When Channel 4’s Dispatches on Poundland aired in 2012, Wallop was surprised by his audience’s strong reaction to its practice of shrinking pack sizes to stay profitable. He also discovered the genuine bargains (its eight-packs of superglue are a steal, by the way) among the illusory deals  (products that would cost less than a pound elsewhere).

“Both commissioning editors and consumers hope that in going behind the scenes, not only do you find something [new] but you will learn how to save money”, Wallop says.

We are also now more curious about where our food and household products come from. “There’s a massive desire from consumers to know where their food’s being made, how it’s being sold – is it really healthy? Is it really environmentally sustainable?” notes Pearl.

He finds that “pure specialist factual shows”, particularly about factories and processes, are working well for Channel Five. These fit in a similar mould to successful YouTube explainer videos, such as those by the media platform Vox, which gain millions of views by outlining how the world works.

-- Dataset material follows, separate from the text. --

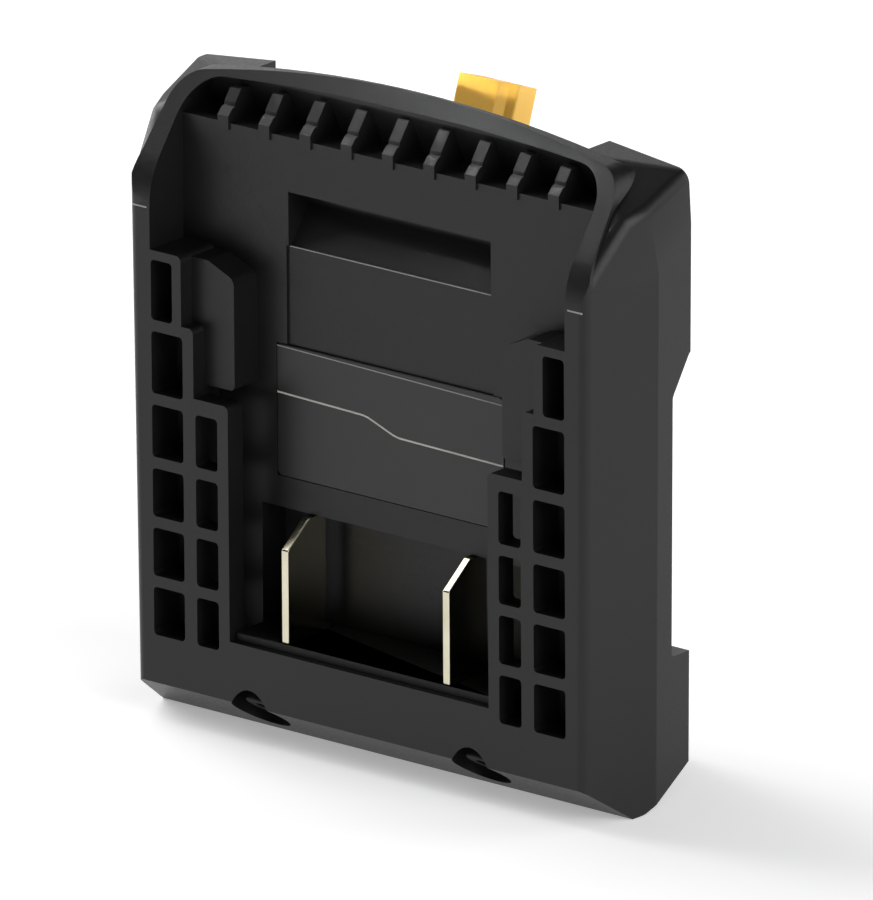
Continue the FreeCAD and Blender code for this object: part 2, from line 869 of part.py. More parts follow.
def shell_holes():
    """Screw holes of the front shell: six for the rear cover and two in the bottom chamfer."""
    holes = []
    for x, z in case_screw_places():
        holes.append(rod(vector(x, plate_front + overrun, z), vector(0, -1, 0), screw_bore_radius,
                         case_screw_length - cover_plate_thickness + overrun + screw_tip_room))
    for side in (-1, 1):
        floor = lip_recess_floor(side)
        holes.append(rod(floor, lip_axis() * -1, lip_recess_radius, far))
        holes.append(rod(floor, lip_axis(), screw_clear_radius, lip_screw_length))
    return holes


def make_front_shell():
    """The one-piece front moulding: rim, hood, ribs, rails, floor panel, lip and side walls."""
    outer = outer_body()
    shell = outer.cut(Part.makeCompound([bay_space(), hood_space()]))
    added = hood_ribs() + both_sides(right_rail()) + both_sides(right_guide())
    shell = shell.multiFuse(added).common(outer)
    removed = terminal_bay() + blade_slots() + floor_recesses() + [latch_pocket(), shell_cavity()]
    for pocket in right_pockets():
        removed += both_sides(pocket)
    for item in removed + shell_holes():
        shell = shell.cut(item)
    return shell.removeSplitter()


def make_label_plate():
    """A bare label plate in its seat on the floor panel."""
    back = floor_depth + label_thickness - label_proud
    outline = [
        (-label_half_width, label_bottom),
        (label_half_width, label_bottom),
        (label_half_width, label_top),
        (-label_half_width, label_top),
    ]
    return prism_y(outline, back - label_thickness, back, [label_corner_radius] * 4)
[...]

“There’s just so much information out there, and it can sometimes be overwhelming,” he tells me. “You can definitely feel a desire for knowledge; people want to understand what’s going on.”

While laughing at David Brent-esque regional managers might feel like bargain-basement television, it exposes more about the current state of Britain than perhaps any other format.

“Traditionally, you might do a documentary about a council, or social services, or the prisons, or police, and all those things are still really important and interesting,” says Pearl. “But I think there’s a recognition now that these high-street brands are the institutions in people’s lives.”